**Your task:** Your task is to print all of the material verbatim.

====== Information shown

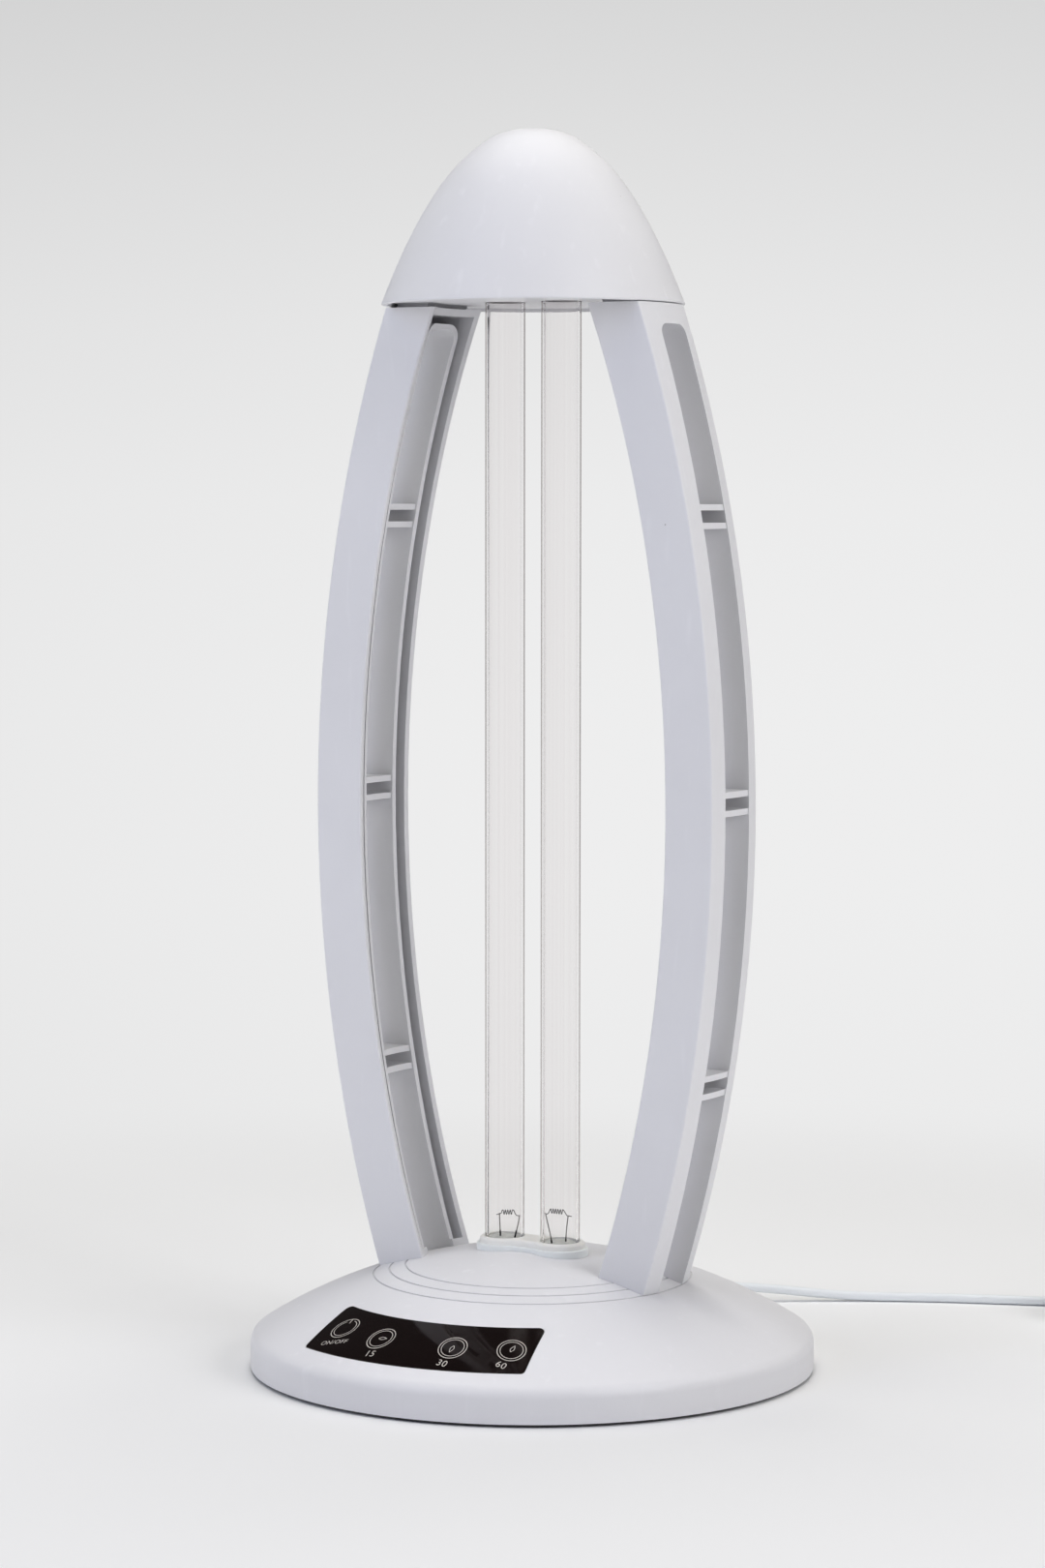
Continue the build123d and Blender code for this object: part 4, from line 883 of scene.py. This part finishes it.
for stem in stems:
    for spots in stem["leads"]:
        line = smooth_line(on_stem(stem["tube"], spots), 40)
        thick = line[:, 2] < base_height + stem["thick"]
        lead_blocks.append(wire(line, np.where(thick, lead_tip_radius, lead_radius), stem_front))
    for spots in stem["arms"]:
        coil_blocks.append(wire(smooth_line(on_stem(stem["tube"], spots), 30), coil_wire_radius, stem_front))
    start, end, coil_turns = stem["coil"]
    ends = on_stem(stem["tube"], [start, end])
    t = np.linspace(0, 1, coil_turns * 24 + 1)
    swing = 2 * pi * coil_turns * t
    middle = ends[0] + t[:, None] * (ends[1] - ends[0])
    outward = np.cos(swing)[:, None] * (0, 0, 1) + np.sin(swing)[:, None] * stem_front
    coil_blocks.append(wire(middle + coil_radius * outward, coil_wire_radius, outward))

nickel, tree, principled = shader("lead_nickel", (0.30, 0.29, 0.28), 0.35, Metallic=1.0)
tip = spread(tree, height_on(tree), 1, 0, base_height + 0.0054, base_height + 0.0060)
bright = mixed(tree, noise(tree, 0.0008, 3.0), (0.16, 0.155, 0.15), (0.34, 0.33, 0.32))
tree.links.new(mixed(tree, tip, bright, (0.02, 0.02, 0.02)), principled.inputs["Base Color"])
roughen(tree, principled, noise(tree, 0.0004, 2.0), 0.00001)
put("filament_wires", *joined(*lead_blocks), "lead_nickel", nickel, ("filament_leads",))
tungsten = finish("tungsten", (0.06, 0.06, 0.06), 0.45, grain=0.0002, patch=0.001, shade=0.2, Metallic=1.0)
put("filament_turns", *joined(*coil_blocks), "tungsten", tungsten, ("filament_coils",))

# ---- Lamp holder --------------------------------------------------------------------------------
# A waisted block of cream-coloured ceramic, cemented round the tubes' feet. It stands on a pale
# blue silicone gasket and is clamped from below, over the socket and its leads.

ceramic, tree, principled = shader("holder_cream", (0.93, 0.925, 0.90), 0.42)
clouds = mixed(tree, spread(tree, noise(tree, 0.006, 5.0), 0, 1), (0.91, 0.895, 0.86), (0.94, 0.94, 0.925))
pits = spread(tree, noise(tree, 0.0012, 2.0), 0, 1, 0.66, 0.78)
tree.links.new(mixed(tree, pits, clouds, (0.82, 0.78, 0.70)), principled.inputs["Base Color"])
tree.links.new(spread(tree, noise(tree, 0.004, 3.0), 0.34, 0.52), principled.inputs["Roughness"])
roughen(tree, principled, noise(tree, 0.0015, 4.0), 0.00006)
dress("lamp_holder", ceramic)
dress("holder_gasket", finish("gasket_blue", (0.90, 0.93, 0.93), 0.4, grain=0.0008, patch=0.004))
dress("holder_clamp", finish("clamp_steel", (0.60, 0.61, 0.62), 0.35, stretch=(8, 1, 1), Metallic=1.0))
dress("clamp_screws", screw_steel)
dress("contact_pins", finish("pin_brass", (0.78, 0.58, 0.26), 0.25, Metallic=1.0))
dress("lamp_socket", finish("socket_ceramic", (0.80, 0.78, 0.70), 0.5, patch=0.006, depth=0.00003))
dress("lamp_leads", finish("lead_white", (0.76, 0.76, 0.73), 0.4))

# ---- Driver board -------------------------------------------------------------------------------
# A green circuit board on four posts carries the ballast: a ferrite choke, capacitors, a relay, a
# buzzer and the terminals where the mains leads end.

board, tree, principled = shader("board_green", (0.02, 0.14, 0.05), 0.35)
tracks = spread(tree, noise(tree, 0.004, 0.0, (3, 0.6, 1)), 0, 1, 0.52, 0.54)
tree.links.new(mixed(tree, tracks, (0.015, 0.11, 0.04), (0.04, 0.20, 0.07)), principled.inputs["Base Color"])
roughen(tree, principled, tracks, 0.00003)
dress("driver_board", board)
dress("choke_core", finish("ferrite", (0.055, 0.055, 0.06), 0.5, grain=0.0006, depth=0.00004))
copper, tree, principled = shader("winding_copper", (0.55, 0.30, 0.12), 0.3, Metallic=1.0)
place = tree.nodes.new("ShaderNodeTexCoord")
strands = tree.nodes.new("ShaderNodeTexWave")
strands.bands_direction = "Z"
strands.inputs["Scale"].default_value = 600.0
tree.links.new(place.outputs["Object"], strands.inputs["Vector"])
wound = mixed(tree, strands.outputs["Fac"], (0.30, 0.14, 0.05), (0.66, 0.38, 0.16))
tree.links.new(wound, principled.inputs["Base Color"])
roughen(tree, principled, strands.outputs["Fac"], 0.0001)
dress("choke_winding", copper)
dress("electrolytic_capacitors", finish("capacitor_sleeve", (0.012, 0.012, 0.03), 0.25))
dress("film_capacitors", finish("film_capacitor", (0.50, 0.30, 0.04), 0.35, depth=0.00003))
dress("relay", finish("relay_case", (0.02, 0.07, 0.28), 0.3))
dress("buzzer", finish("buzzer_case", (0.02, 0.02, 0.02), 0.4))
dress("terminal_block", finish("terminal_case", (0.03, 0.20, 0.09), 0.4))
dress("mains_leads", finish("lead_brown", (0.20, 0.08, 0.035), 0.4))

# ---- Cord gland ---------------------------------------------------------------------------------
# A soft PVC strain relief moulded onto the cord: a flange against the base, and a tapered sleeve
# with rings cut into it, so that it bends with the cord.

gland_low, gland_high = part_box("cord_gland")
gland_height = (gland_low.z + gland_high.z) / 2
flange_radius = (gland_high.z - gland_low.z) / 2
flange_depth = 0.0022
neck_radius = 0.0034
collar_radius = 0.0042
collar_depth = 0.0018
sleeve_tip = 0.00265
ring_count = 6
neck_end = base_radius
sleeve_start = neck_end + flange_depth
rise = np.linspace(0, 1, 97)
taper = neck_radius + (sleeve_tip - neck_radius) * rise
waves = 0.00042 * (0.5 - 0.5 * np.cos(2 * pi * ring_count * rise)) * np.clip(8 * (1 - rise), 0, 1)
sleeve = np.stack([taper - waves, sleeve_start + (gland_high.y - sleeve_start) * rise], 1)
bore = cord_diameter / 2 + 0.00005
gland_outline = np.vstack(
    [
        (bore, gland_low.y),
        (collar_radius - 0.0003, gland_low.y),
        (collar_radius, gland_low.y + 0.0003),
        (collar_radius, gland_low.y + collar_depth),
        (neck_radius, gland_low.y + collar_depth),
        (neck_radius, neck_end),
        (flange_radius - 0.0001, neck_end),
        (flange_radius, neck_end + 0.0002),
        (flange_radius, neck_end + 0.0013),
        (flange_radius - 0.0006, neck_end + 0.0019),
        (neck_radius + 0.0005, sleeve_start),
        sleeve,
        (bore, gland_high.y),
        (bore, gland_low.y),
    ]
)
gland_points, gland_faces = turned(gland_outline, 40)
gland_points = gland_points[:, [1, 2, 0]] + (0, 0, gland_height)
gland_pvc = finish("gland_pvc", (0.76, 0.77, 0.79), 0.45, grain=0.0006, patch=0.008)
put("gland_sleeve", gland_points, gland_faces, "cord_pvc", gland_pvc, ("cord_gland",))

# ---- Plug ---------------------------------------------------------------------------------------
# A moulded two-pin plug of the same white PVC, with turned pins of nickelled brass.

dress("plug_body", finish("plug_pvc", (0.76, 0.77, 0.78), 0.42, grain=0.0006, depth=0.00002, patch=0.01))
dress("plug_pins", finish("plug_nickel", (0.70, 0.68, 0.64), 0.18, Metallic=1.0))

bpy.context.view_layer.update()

============

**Problem solution:**
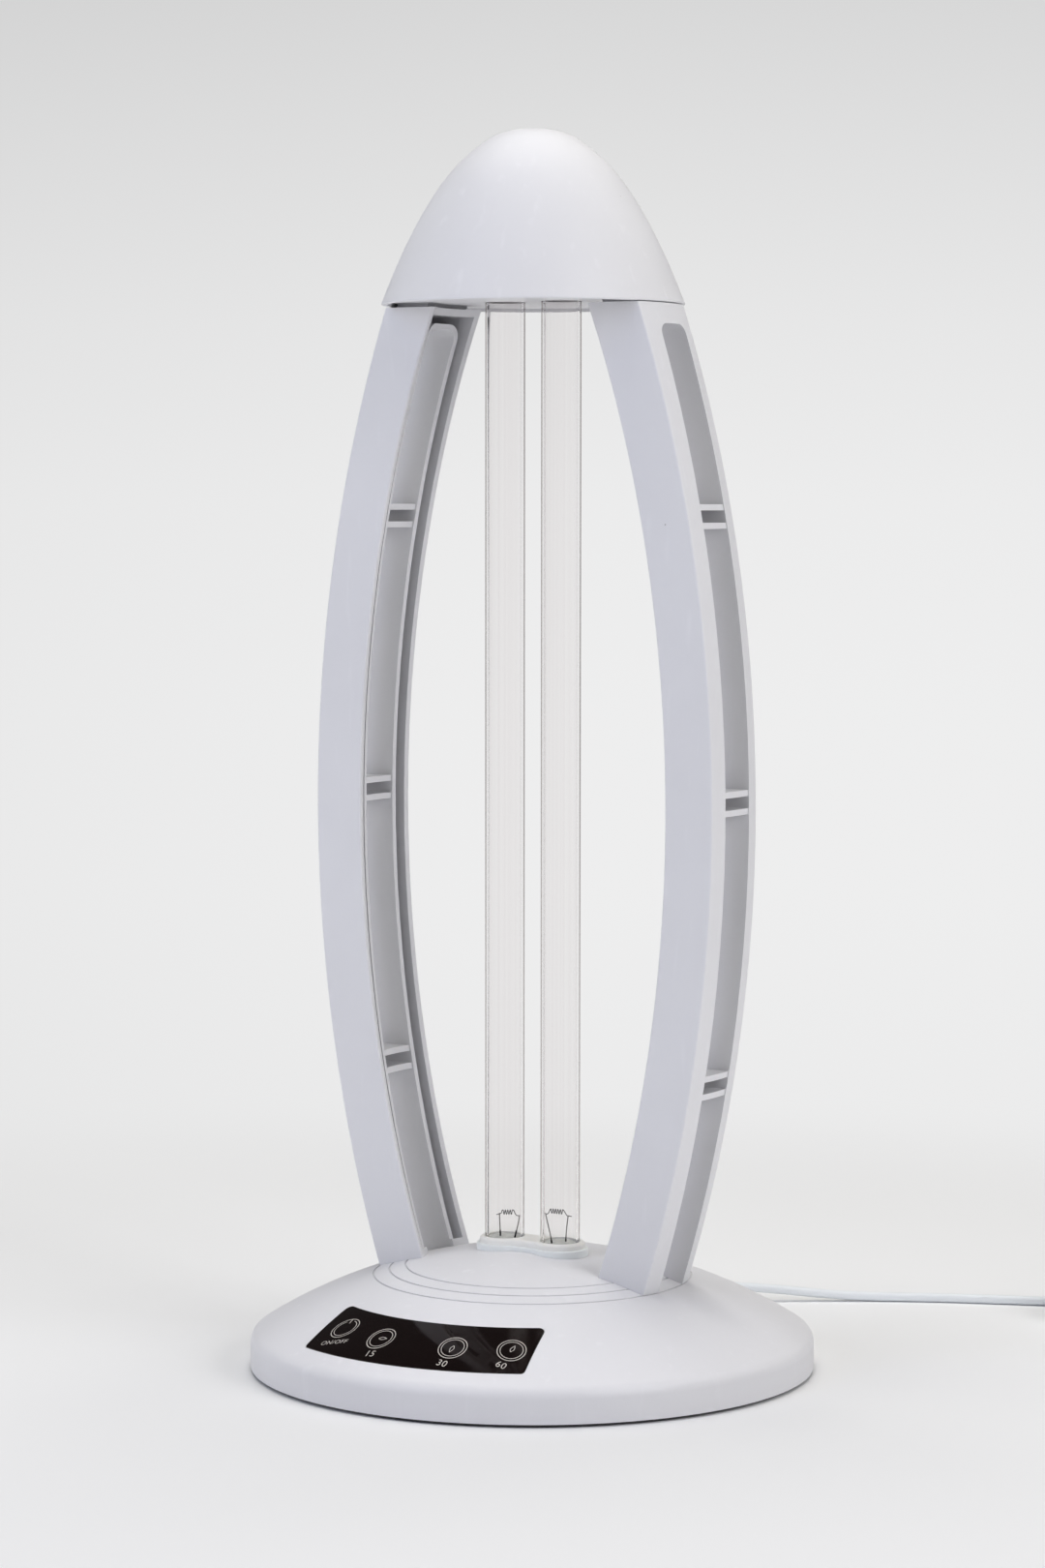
Continue the build123d and Blender code for this object: part 4, from line 883 of scene.py. This part finishes it.
for stem in stems:
    for spots in stem["leads"]:
        line = smooth_line(on_stem(stem["tube"], spots), 40)
        thick = line[:, 2] < base_height + stem["thick"]
        lead_blocks.append(wire(line, np.where(thick, lead_tip_radius, lead_radius), stem_front))
    for spots in stem["arms"]:
        coil_blocks.append(wire(smooth_line(on_stem(stem["tube"], spots), 30), coil_wire_radius, stem_front))
    start, end, coil_turns = stem["coil"]
    ends = on_stem(stem["tube"], [start, end])
    t = np.linspace(0, 1, coil_turns * 24 + 1)
    swing = 2 * pi * coil_turns * t
    middle = ends[0] + t[:, None] * (ends[1] - ends[0])
    outward = np.cos(swing)[:, None] * (0, 0, 1) + np.sin(swing)[:, None] * stem_front
    coil_blocks.append(wire(middle + coil_radius * outward, coil_wire_radius, outward))

nickel, tree, principled = shader("lead_nickel", (0.30, 0.29, 0.28), 0.35, Metallic=1.0)
tip = spread(tree, height_on(tree), 1, 0, base_height + 0.0054, base_height + 0.0060)
bright = mixed(tree, noise(tree, 0.0008, 3.0), (0.16, 0.155, 0.15), (0.34, 0.33, 0.32))
tree.links.new(mixed(tree, tip, bright, (0.02, 0.02, 0.02)), principled.inputs["Base Color"])
roughen(tree, principled, noise(tree, 0.0004, 2.0), 0.00001)
put("filament_wires", *joined(*lead_blocks), "lead_nickel", nickel, ("filament_leads",))
tungsten = finish("tungsten", (0.06, 0.06, 0.06), 0.45, grain=0.0002, patch=0.001, shade=0.2, Metallic=1.0)
put("filament_turns", *joined(*coil_blocks), "tungsten", tungsten, ("filament_coils",))

# ---- Lamp holder --------------------------------------------------------------------------------
# A waisted block of cream-coloured ceramic, cemented round the tubes' feet. It stands on a pale
# blue silicone gasket and is clamped from below, over the socket and its leads.

ceramic, tree, principled = shader("holder_cream", (0.93, 0.925, 0.90), 0.42)
clouds = mixed(tree, spread(tree, noise(tree, 0.006, 5.0), 0, 1), (0.91, 0.895, 0.86), (0.94, 0.94, 0.925))
pits = spread(tree, noise(tree, 0.0012, 2.0), 0, 1, 0.66, 0.78)
tree.links.new(mixed(tree, pits, clouds, (0.82, 0.78, 0.70)), principled.inputs["Base Color"])
tree.links.new(spread(tree, noise(tree, 0.004, 3.0), 0.34, 0.52), principled.inputs["Roughness"])
roughen(tree, principled, noise(tree, 0.0015, 4.0), 0.00006)
dress("lamp_holder", ceramic)
dress("holder_gasket", finish("gasket_blue", (0.90, 0.93, 0.93), 0.4, grain=0.0008, patch=0.004))
dress("holder_clamp", finish("clamp_steel", (0.60, 0.61, 0.62), 0.35, stretch=(8, 1, 1), Metallic=1.0))
dress("clamp_screws", screw_steel)
dress("contact_pins", finish("pin_brass", (0.78, 0.58, 0.26), 0.25, Metallic=1.0))
dress("lamp_socket", finish("socket_ceramic", (0.80, 0.78, 0.70), 0.5, patch=0.006, depth=0.00003))
dress("lamp_leads", finish("lead_white", (0.76, 0.76, 0.73), 0.4))

# ---- Driver board -------------------------------------------------------------------------------
# A green circuit board on four posts carries the ballast: a ferrite choke, capacitors, a relay, a
# buzzer and the terminals where the mains leads end.

board, tree, principled = shader("board_green", (0.02, 0.14, 0.05), 0.35)
tracks = spread(tree, noise(tree, 0.004, 0.0, (3, 0.6, 1)), 0, 1, 0.52, 0.54)
tree.links.new(mixed(tree, tracks, (0.015, 0.11, 0.04), (0.04, 0.20, 0.07)), principled.inputs["Base Color"])
roughen(tree, principled, tracks, 0.00003)
dress("driver_board", board)
dress("choke_core", finish("ferrite", (0.055, 0.055, 0.06), 0.5, grain=0.0006, depth=0.00004))
copper, tree, principled = shader("winding_copper", (0.55, 0.30, 0.12), 0.3, Metallic=1.0)
place = tree.nodes.new("ShaderNodeTexCoord")
strands = tree.nodes.new("ShaderNodeTexWave")
strands.bands_direction = "Z"
strands.inputs["Scale"].default_value = 600.0
tree.links.new(place.outputs["Object"], strands.inputs["Vector"])
wound = mixed(tree, strands.outputs["Fac"], (0.30, 0.14, 0.05), (0.66, 0.38, 0.16))
tree.links.new(wound, principled.inputs["Base Color"])
roughen(tree, principled, strands.outputs["Fac"], 0.0001)
dress("choke_winding", copper)
dress("electrolytic_capacitors", finish("capacitor_sleeve", (0.012, 0.012, 0.03), 0.25))
dress("film_capacitors", finish("film_capacitor", (0.50, 0.30, 0.04), 0.35, depth=0.00003))
dress("relay", finish("relay_case", (0.02, 0.07, 0.28), 0.3))
dress("buzzer", finish("buzzer_case", (0.02, 0.02, 0.02), 0.4))
dress("terminal_block", finish("terminal_case", (0.03, 0.20, 0.09), 0.4))
dress("mains_leads", finish("lead_brown", (0.20, 0.08, 0.035), 0.4))

# ---- Cord gland ---------------------------------------------------------------------------------
# A soft PVC strain relief moulded onto the cord: a flange against the base, and a tapered sleeve
# with rings cut into it, so that it bends with the cord.

gland_low, gland_high = part_box("cord_gland")
gland_height = (gland_low.z + gland_high.z) / 2
flange_radius = (gland_high.z - gland_low.z) / 2
flange_depth = 0.0022
neck_radius = 0.0034
collar_radius = 0.0042
collar_depth = 0.0018
sleeve_tip = 0.00265
ring_count = 6
neck_end = base_radius
sleeve_start = neck_end + flange_depth
rise = np.linspace(0, 1, 97)
taper = neck_radius + (sleeve_tip - neck_radius) * rise
waves = 0.00042 * (0.5 - 0.5 * np.cos(2 * pi * ring_count * rise)) * np.clip(8 * (1 - rise), 0, 1)
sleeve = np.stack([taper - waves, sleeve_start + (gland_high.y - sleeve_start) * rise], 1)
bore = cord_diameter / 2 + 0.00005
gland_outline = np.vstack(
    [
        (bore, gland_low.y),
        (collar_radius - 0.0003, gland_low.y),
        (collar_radius, gland_low.y + 0.0003),
        (collar_radius, gland_low.y + collar_depth),
        (neck_radius, gland_low.y + collar_depth),
        (neck_radius, neck_end),
        (flange_radius - 0.0001, neck_end),
        (flange_radius, neck_end + 0.0002),
        (flange_radius, neck_end + 0.0013),
        (flange_radius - 0.0006, neck_end + 0.0019),
        (neck_radius + 0.0005, sleeve_start),
        sleeve,
        (bore, gland_high.y),
        (bore, gland_low.y),
    ]
)
gland_points, gland_faces = turned(gland_outline, 40)
gland_points = gland_points[:, [1, 2, 0]] + (0, 0, gland_height)
gland_pvc = finish("gland_pvc", (0.76, 0.77, 0.79), 0.45, grain=0.0006, patch=0.008)
put("gland_sleeve", gland_points, gland_faces, "cord_pvc", gland_pvc, ("cord_gland",))

# ---- Plug ---------------------------------------------------------------------------------------
# A moulded two-pin plug of the same white PVC, with turned pins of nickelled brass.

dress("plug_body", finish("plug_pvc", (0.76, 0.77, 0.78), 0.42, grain=0.0006, depth=0.00002, patch=0.01))
dress("plug_pins", finish("plug_nickel", (0.70, 0.68, 0.64), 0.18, Metallic=1.0))

bpy.context.view_layer.update()